Yah, this is fine, I'll give up on trying to keep the original
style and having an option to enable it.
However, there is one feature of the state keeping which we
implemented first and Net/OpenBSD implemented later, and
that is our 'pickups' feature, as in:
set keep-policy keep state (pickups)
In the pre-change DragonFly pf. Pickups needs to be the default
too, and I don't think the net/openbsd equivalent feature is.
(I don't recall what net/openbsd called their equivalent feature).

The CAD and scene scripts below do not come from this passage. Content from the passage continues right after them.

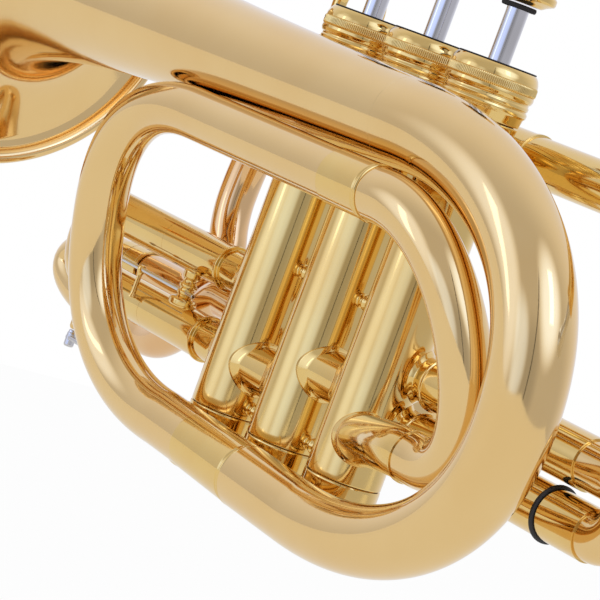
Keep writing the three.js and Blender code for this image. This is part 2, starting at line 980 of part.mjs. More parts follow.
function bell() {
  const length = bellFootX - bellRimX;
  const rimX = beadRadius;
  const outer = [];
  const inner = [];
  for (const share of flareShares) {
    const distance = length * share;
    const slope = (flarePowerShare * flareRadius(distance)) / (distance + flareLead);
    const thickness = bellWall * Math.hypot(1, slope);
    outer.push([flareRadius(distance), distance]);
    inner.push([flareRadius(distance) - Math.min(thickness, flareRadius(distance) / 2), distance]);
  }
  const bead = [];
  const beadSteps = 5;
  for (let i = 0; i <= beadSteps; i += 1) {
    const angle = Math.PI * (-0.35 + (1.5 * i) / beadSteps);
    bead.push([
      bellRimRadius - beadRadius + beadRadius * Math.sin(angle),
      rimX + beadRadius * Math.cos(angle + Math.PI),
    ]);
  }
  inner.reverse();
  const points = [...inner, ...bead, ...outer];
  points.push(points[0]);
  const geometry = turnedAlongX(points, bellSides);
  geometry.translate(bellRimX, 0, 0);
  return geometry;
}

addMesh(trumpet, 'bell', bell(), 'goldBrass').position.set(0, bellAxisY, bellAxisZ);

// Mouthpipe, receiver and mouthpiece

function leadpipe() {
  const bead = pipeRearRadius + ferruleLift;
  const bore = pipeRadius - tubeWall;
  const sleeve = pipeRearRadius * 3;
  return turnedAlongX(
    [
      [bore, pipeFrontX + seatGap],
      [pipeRadius, pipeFrontX + seatGap],
      [pipeRadius, pipeJointX - sleeve],
      [bead, pipeJointX - sleeve],
      [bead, pipeJointX],
      [pipeRearRadius, pipeJointX],
      [pipeRearRadius, pipeRearX],
      [bore, pipeRearX],
      [bore, pipeFrontX + seatGap],
    ],
    tubeSides,
  );
}

function receiver() {
  const foot = pipeRearX + seatGap;
  const mouth = foot + receiverLength;
  const bore = receiverBore;
  return turnedAlongX(
    [
      [bore, foot],
      [pipeRearRadius + tubeWall, foot],
      [receiverRadius - tubeWall, foot + receiverLength * 0.3],
      [receiverRadius - tubeWall, mouth - receiverFlangeLength],
      [receiverRadius + tubeWall, mouth - receiverFlangeLength],
      [receiverRadius + tubeWall, mouth],
      [bore, mouth],
      [bore, foot],
    ],
    castSides,
  );
}

function mouthpiece() {
  const tip = pipeRearX + seatGap + receiverLength - shankLength;
  const end = tip + mouthpieceLength;
  const cupFoot = end - cupDepth;
  const shoulder = end - cupDepth * 2;
  return turnedAlongX(
    [
      [backboreRadius, tip],
      [shankTipRadius, tip],
      [shankRadius, tip + shankLength],
      [shankTipRadius, shoulder - cupDepth],
      [cupBodyRadius * 0.8, shoulder],
      [cupBodyRadius, cupFoot],
      [mouthRimRadius * 0.93, end - cupDepth * 0.35],
      [mouthRimRadius, end - cupDepth * 0.2],
      [mouthRimRadius * 0.93, end - cupDepth * 0.05],
      [mouthRimRadius * 0.78, end],
      [cupRadius, end - cupDepth * 0.12],
      [cupRadius * 0.8, cupFoot + cupDepth * 0.3],
      [throatRadius, cupFoot - cupDepth * 0.1],
      [throatRadius, cupFoot - cupDepth * 0.7],
      [backboreRadius, tip],
    ],
    castSides,
  );
}

const pipeGroup = new THREE.Group();
pipeGroup.position.set(0, pipeY, pipeZ);
trumpet.add(pipeGroup);
addMesh(pipeGroup, 'leadpipe', leadpipe(), 'brass');
addMesh(pipeGroup, 'receiver', receiver(), 'brass');
addMesh(pipeGroup, 'mouthpiece', mouthpiece(), 'nickel');

// Little-finger hook on top of the mouthpipe

const hookFootX = -50;
const hookHeight = 23;
const hookRadius = 9;
const hookBar = 1.9;
const hookFootLength = 12;
const hookFootHeight = 2.2;

function pinkyHook() {
  const stations = [point(hookFootX, 0, pipeRadius + seatGap)];
  const stemTop = pipeRadius + hookHeight - hookRadius;
  stations.push(point(hookFootX, 0, stemTop));
  const steps = turnSteps - 1;
  for (let i = 1; i <= steps; i += 1) {
    const angle = Math.PI * 1.15 * (i / steps);
    stations.push(
      point(
        hookFootX - hookRadius + hookRadius * Math.cos(angle),
        0,
        stemTop + hookRadius * Math.sin(angle),
      ),
    );
  }
  const bar = carriedTube(stations, () => hookBar, () => 0, boreSides);
  const foot = new THREE.BoxGeometry(hookFootLength, hookBar * 2.4, hookFootHeight);
  foot.translate(hookFootX, 0, pipeRadius + seatGap + hookFootHeight / 2);
  return join(bar, foot);
}

addMesh(pipeGroup, 'pinky_hook', pinkyHook(), 'brass');

// Bow that takes the mouthpipe down and forward, and the tuning slide's fixed sleeves

const tuningTopZ = slideZ(tuningSlide) + tuningSlide.spacing / 2;
const tuningLowZ = slideZ(tuningSlide) - tuningSlide.spacing / 2;
const sleeveRearX = tuningSlide.mouthX + tuningSlide.sleeve;
const turnHalf = Math.ceil(turnSteps / 2) + 1;
const leanSteps = 3;

// The bow drops in one wide curve, leans back a little and then turns forward at the foot
function leadpipeBow() {
  const turnX = pipeFrontX - jointStub;
  const across = (turnX - pipeBowX) * pipeBowHandleShare;
  const along = (pipeZ - pipeBowLevel) * pipeBowHandleShare;
  const wide = new THREE.CubicBezierCurve3(
    point(turnX, pipeY, pipeZ),
    point(turnX - across, pipeY, pipeZ),
    point(pipeBowX, pipeY, pipeBowLevel + along),
    point(pipeBowX, pipeY, pipeBowLevel),
  );
  const stations = [point(pipeFrontX, pipeY, pipeZ), ...wide.getSpacedPoints(turnSteps)];
  for (let i = 1; i <= leanSteps; i += 1) {
    const angle = (pipeLean * i) / leanSteps;
    const x = pipeBowX + pipeLeanRadius * (1 - Math.cos(angle));
    stations.push(point(x, pipeY, pipeBowLevel - pipeLeanRadius * Math.sin(angle)));
  }
  const lowest = stations[stations.length - 1];
  const radius = (lowest.z - tuningTopZ) / (1 + Math.sin(pipeLean));
  const centreX = lowest.x - radius * Math.cos(pipeLean);
  for (let i = 1; i <= turnHalf; i += 1) {
    const angle = pipeLean - ((pipeLean + Math.PI / 2) * i) / turnHalf;
    const x = centreX + radius * Math.cos(angle);
    stations.push(point(x, pipeY, tuningTopZ + radius + radius * Math.sin(angle)));
  }
  stations.push(point(sleeveRearX + seatGap, pipeY, tuningTopZ));
  return evenTube(stations, pipeBowRadius);
}

addMesh(trumpet, 'leadpipe_bow', leadpipeBow(), 'brass');

const tuningGroup = new THREE.Group();
tuningGroup.position.set(tuningSlide.mouthX, pipeY, slideZ(tuningSlide));
tuningGroup.rotation.z = Math.PI;
trumpet.add(tuningGroup);

function tuningSleeve() {
  const bore = tuningSlide.radius - tubeWall;
  const bead = tuningSlide.radius + ferruleLift;
  const root = -tuningSlide.sleeve;
  return turnedAlongX(
    [
      [bore, root],
      [bead, root],
      [bead, root + ferruleLift * 3],
      [tuningSlide.radius, root + ferruleLift * 3],
      [tuningSlide.radius, 0],
      [bore, 0],
      [bore, root],
    ],
    tubeSides,
  );
}

for (const [level, sign] of [['upper', 1], ['lower', -1]]) {
  const mesh = addMesh(tuningGroup, `tuning_sleeve_${level}`, tuningSleeve(), 'brass');
  mesh.position.z = (sign * tuningSlide.spacing) / 2;
}

// Tuning slide, with the nipple and lugs of its water key, and the key itself

const keyX = 19;
const nippleRadius = 1.6;
const nippleHeight = 3.4;
const keyPadRadius = 1.5;
const keyPadHeight = 5;
const keyPivotX = 6.5;
const keyLeverEnd = -7;
const keyBarWidth = 3;
const keyBarHeight = 1.6;
const keyPinRadius = 1;
const lugThickness = 1.3;
const keyRise = tuningSlide.radius + nippleHeight + seatGap + keyBarHeight * 1.5;

// Pieces of the water key are made above the lower leg, then turned to hang below it
function belowLowerLeg(geometry) {
  geometry.rotateX(Math.PI);
  geometry.translate(0, 0, -tuningSlide.spacing / 2);
  return geometry;
}

function nipple() {
  const foot = tuningSlide.radius * 0.6;
  const top = tuningSlide.radius + nippleHeight;
  const geometry = turned([[0, foot], [nippleRadius, foot], [nippleRadius, top], [0, top]], smallSides);
  geometry.translate(keyX, 0, 0);
  return belowLowerLeg(geometry);
}

function lugs() {
  const foot = tuningSlide.radius * 0.7;
  const height = keyRise + keyPinRadius - foot;
  return [1, -1].map((sign) => {
    const lug = new THREE.BoxGeometry(keyPinRadius * 3, lugThickness, height);
    const side = keyBarWidth / 2 + seatGap + lugThickness / 2;
    lug.translate(keyPivotX, sign * side, foot + height / 2);
    return belowLowerLeg(lug);
  });
}

function waterKey() {
  const padFoot = tuningSlide.radius + nippleHeight + seatGap;
  const pad = turned(
    [
      [0, padFoot],
      [keyPadRadius, padFoot],
      [keyPadRadius, padFoot + keyPadHeight],
      [0, padFoot + keyPadHeight],
    ],
    smallSides,
  );
  pad.translate(keyX, 0, 0);
  const length = keyX - keyLeverEnd;
  const bar = new THREE.BoxGeometry(length, keyBarWidth, keyBarHeight);
  bar.translate(keyLeverEnd + length / 2, 0, keyRise);
  return belowLowerLeg(join(pad, bar));
}

addMesh(tuningGroup, 'tuning_slide', join(slideBow(tuningSlide), nipple(), ...lugs()), 'goldBrass');
addMesh(tuningGroup, 'water_key', waterKey(), 'nickel');

// Tube that rises from the tuning slide's lower sleeve and enters the third valve

function inletTube() {
  const inletZ = slideZ(thirdSlide);
  const rising = new THREE.CubicBezierCurve3(
    point(inletBendX, pipeY, tuningLowZ),
    point(inletLowHandleX, inletLowHandleY, tuningLowZ),
    point(inletHighHandleX, inletClearY, inletZ),
    point(inletLevelX, inletClearY, inletZ),
  );
  const stations = rising.getSpacedPoints(turnSteps + 1);
  stations.unshift(point(sleeveRearX + seatGap, pipeY, tuningLowZ));
  stations.push(point(valveX(3) - valveSpacing * 0.7, inletClearY * 0.6 + inletY * 0.4, inletZ));
  stations.push(point(valveX(3), inletY, inletZ));
  return cut(evenTube(stations, inletRadius), casingTrim(valveX(3), 0));
}

addMesh(trumpet, 'inlet_tube', inletTube(), 'brass');

// Braces that tie the bell, the valve block and the mouthpipe together

const braceFlange = 4;
const braceFlangeDepth = 0.8;
const braceShaft = 1.7;

// A turned brace that lies along Y between two levels
function crossBrace(from, to, flange) {
  const mid = (from + to) / 2;
  return turnedAlongY(
    [
      [0, from],
      [flange, from],
      [flange, from + braceFlangeDepth],
      [braceShaft, mid - braceFlangeDepth * 0.6],
      [braceShaft, mid + braceFlangeDepth * 0.6],
      [flange, to - braceFlangeDepth],
      [flange, to],
      [0, to],
    ],
    smallSides,
  );
}

for (const number of [1, 3]) {
  const x = valveX(number);
  const flange = braceFlange * 0.75;
  const bellSide = bellAxisY + flareRadius(x - flange * 2 - bellRimX) + seatGap;
  const sleeved = x > pipeJointX - pipeRearRadius * 3 && x < pipeJointX;
  const pipeSide = pipeY - (sleeved ? pipeRearRadius + ferruleLift : pipeRadius) - seatGap;
  const nearSide = crossBrace(bellSide, -casingRadius - seatGap, flange);
  const farSide = crossBrace(casingRadius + seatGap, pipeSide, flange * 0.8);
  addMesh(trumpet, `bell_brace_${number}`, nearSide, 'brass').position.set(x, 0, bellAxisZ);
  addMesh(trumpet, `pipe_brace_${number}`, farSide, 'brass').position.set(x, 0, pipeZ);
}

export default trumpet;
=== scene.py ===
import bpy
import numpy as np
from mathutils import Matrix, Vector


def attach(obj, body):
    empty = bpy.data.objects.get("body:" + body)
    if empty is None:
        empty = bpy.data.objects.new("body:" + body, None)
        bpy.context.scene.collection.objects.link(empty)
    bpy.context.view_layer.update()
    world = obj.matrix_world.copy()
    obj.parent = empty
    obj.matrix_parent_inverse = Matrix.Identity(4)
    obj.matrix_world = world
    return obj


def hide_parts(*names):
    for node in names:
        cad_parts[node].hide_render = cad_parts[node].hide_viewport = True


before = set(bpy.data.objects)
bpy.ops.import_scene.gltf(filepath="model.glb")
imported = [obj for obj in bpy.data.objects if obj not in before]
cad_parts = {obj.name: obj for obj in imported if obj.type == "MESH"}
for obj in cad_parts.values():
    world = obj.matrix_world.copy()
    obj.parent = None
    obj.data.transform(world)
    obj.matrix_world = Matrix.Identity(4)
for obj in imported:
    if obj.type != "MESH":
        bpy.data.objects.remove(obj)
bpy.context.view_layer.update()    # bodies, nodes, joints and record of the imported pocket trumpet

# Camera: a long lens on the player's left, a little above the bell's axis and dipped towards it. It is
# rolled, so that level lines slope down to the right in the picture.

camera_place = Vector((0.57380, -0.44143, 0.05622))
yaw, dip, roll = np.radians([36.903, 5.215, 20.293])
ahead = Vector((-np.cos(yaw) * np.cos(dip), np.sin(yaw) * np.cos(dip), -np.sin(dip)))
level_right = Vector((np.sin(yaw), np.cos(yaw), 0))
level_up = level_right.cross(ahead)
camera_right = level_right * np.cos(roll) + level_up * np.sin(roll)
camera_up = level_up * np.cos(roll) - level_right * np.sin(roll)

lens = bpy.data.cameras.new("camera")
lens.sensor_width = 36
lens.lens = 176.21
lens.clip_start, lens.clip_end = 0.05, 20
camera = bpy.data.objects.new("camera", lens)
turned_to = Matrix((camera_right, camera_up, -ahead)).transposed()
camera.matrix_world = Matrix.Translation(camera_place) @ turned_to.to_4x4()
bpy.context.scene.collection.objects.link(camera)
bpy.context.scene.camera = camera


# Valve casings: three drawn brass tubes that stand side by side, each with a turned collar soldered on
# near the top and a cut thread at both ends under the caps.

millimetre = 0.001
bend_steps = 3
largest_bend_share = 0.28
flat_point_share = 1.7


def softened(corners, radius, poles=False):
    """A closed line of (along, out) corners with each corner rounded. A point of a bend is the quadratic
    blend of the corner and two points one radius along its sides; one more point on each side, a little past
    the bend, keeps the flats flat. With poles, the line is open and its first and last corners, which lie on
    the axis, stay as they are."""
    corner = np.asarray(corners, float)
    before, after = np.roll(corner, 1, 0) - corner, np.roll(corner, -1, 0) - corner
    before_length = np.linalg.norm(before, axis=1, keepdims=True)
    after_length = np.linalg.norm(after, axis=1, keepdims=True)
    reach = np.minimum(radius, largest_bend_share * np.minimum(before_length, after_length))
    before, after = before / before_length * reach, after / after_length * reach
    share = np.linspace(0, 1, bend_steps + 1)[:, None, None]
    bend = corner + (1 - share) ** 2 * before + share ** 2 * after
    first, last = corner + before * flat_point_share, corner + after * flat_point_share
    rows = np.concatenate([[first], bend, [last]]).transpose(1, 0, 2)
    if poles:
        return np.concatenate([corner[:1], rows[1:-1].reshape(-1, 2), corner[-1:]])
    return rows.reshape(-1, 2)


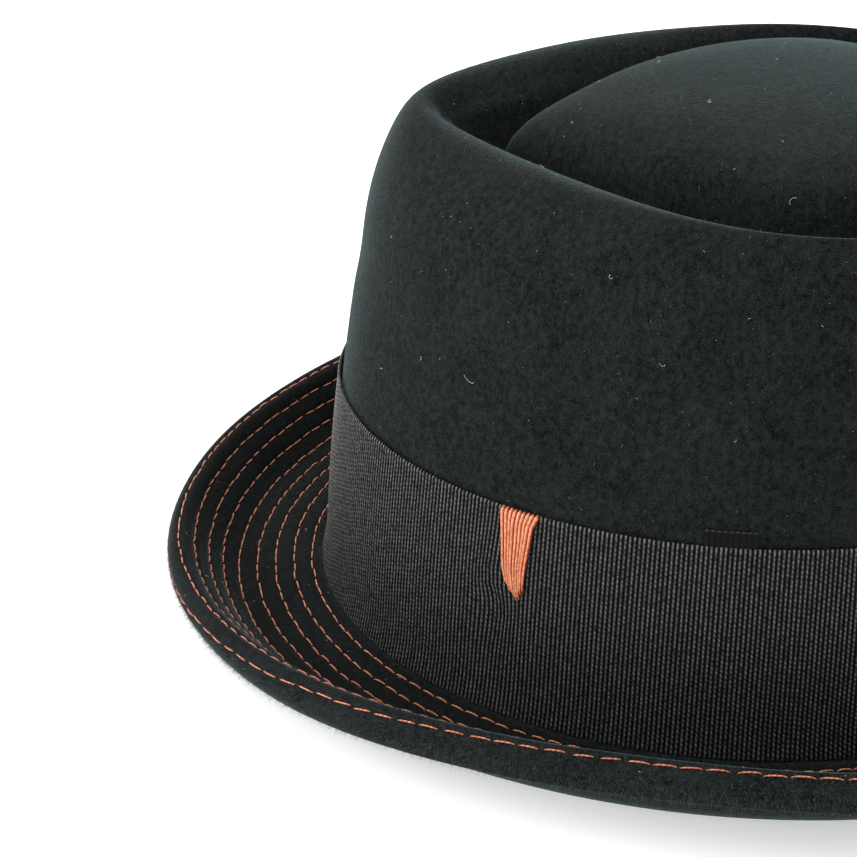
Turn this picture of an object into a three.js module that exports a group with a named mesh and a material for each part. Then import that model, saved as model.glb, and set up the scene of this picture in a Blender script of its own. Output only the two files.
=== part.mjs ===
// Porkpie hat in wool felt, millimetres: +Z up, front of the hat at -Y, wearer's left at +X.
// The felt is one hollow shell (brim, side wall, teardrop crown); a ribbed band and a thread wedge sit on it.
import * as THREE from "three";

const HEAD_WIDTH = 171; // ribbon outside, across, at its lower edge
const HEAD_LENGTH = 202; // ribbon outside, front to back, at its lower edge
const BAND_HEIGHT = 52; // ribbon, lower edge to upper edge
const CROWN_HEIGHT = 119.5; // crest of the crown rim above the ribbon's lower edge
const FELT = 2.4; // felt wall
const RIBBON = 0.9; // ribbon with its ribs
const GAP = 0.3; // clearance kept between two pieces
const FLARE = 1.2; // how far the ribbon's lower edge stands out over the brim break
const FLARE_HEIGHT = 10; // part of the ribbon that flares
const SIDE_LEAN = 0.0466; // side wall leans in, mm per mm of height, at the sides
const END_LEAN = 0.034; // and at the front and back
const END_CURVE = 0.12; // where the lean also grows with height, by this share at the crown's crest
const SIDE_SHOULDER = 19; // height of the roll from side wall to rim crest, at the sides
const END_SHOULDER = 34; // and at the front and back
const ROW_PITCH = 4.74; // spacing of the stitch rows along the brim felt
const BASE = 4.1; // ribbon's lower edge above the floor
const BRIM_DROP = 0.35; // start of the brim's upper face below the ribbon's lower edge
const AROUND = 56; // stations round the hat
const SELVEDGE = 0.45; // thin upper edge of the ribbon
const END_TAB = 4.2; // how far the ribbon's inner end stands above the ribbon
const TAB_FROM = -1.4; // stations, in degrees, between which that end shows
const TAB_TO = 5.6;
const WEDGE_WIDTH = 9;
const WEDGE_DROP = 21.6;
const WEDGE_AT = -25.7; // station of the wedge, in degrees
const THREAD = 0.6; // thickness of the stitched wedge

const WALL_HALF_WIDTH = HEAD_WIDTH / 2 - GAP - RIBBON - FLARE;
const WALL_HALF_LENGTH = HEAD_LENGTH / 2 - GAP - RIBBON - FLARE;
const BREAK = GAP + RIBBON + FLARE; // felt wall to the start of the brim
const radians = THREE.MathUtils.degToRad;

// Slope of the brim felt in degrees along its length, counted in stitch-row pitches from the ribbon.
const BRIM_SLOPES = [
  { reach: 0.27, side: -8, end: -3 },
  { reach: 1.05, side: -6, end: -5 },
  { reach: 2.05, side: 2, end: -6 },
  { reach: 3.06, side: 21, end: -6 },
  { reach: 4.05, side: 40, end: -2 },
  { reach: 5.04, side: 53, end: 33 },
  { reach: 6.05, side: 65, end: 45 },
  { reach: 7.05, side: 71, end: 39 },
  { reach: 8.05, side: 61, end: 39 },
  { reach: 9.05, side: 34, end: -50 },
  { reach: 9.9, side: -50, end: -115 },
  { reach: 10.6, side: -73, end: -138 },
  { reach: 11.3, side: -86, end: -150 },
];
const BRIM_RINGS = [
  11, 10.7, 10.4, 10.1, 9.8, 9.5, 9.2, 8.85, 8.4, 7.55, 6.55, 5.55, 4.8, 4.05, 3.3, 2.55, 1.55, 0.55, 0,
];

// Turn from brim to side wall: distance out from the wall and height above the ribbon's lower edge, as shares of
// the distance from the wall to the start of the brim.
const BREAK_RINGS = [
  { out: 0.5, height: -0.11 },
  { out: 0.15, height: 0.08 },
  { out: 0, height: 0.58 },
];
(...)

What this flag does is allow the router running the PF rules to
be rebooted and lose its state array without causing all the
TCP connections that were active as of the time of the reboot
from getting RSTs after the reboot completes (due to lack of
information on the window scale sub-state which is only available
in the SYN/SYN+ACK sequence). I absolutely do not want the
default to be that a router reboot causes all active TCP connections
to get RST'd.
:Be aware that this still pukes out tons of debugging info (propably not
:useful to anyone but me) on the sys console. I will remove those step by
:step now.
:
:Finally also be aware that my branch is still based on master from May
:or so. I haven't rebased it yet. Will do that some time soon.
:
:http://gitweb.dragonflybsd.org/~lentferj/dragonfly.git/shortlog/refs/heads/pf_update
:
:
:Jan
Two more things:
On the fairq stuff we use the state info pointer (I think) to hash
the buckets the fairq uses. I think Net/OpenBSD also wound up
doing something similar, though perhaps with a slightly different
API. That is the only special thing that the FAIRQ implementation
needs to operate. FAIRQ is mandatory, we're the only ones who
implement it other than Cisco (at least as of 8 months ago).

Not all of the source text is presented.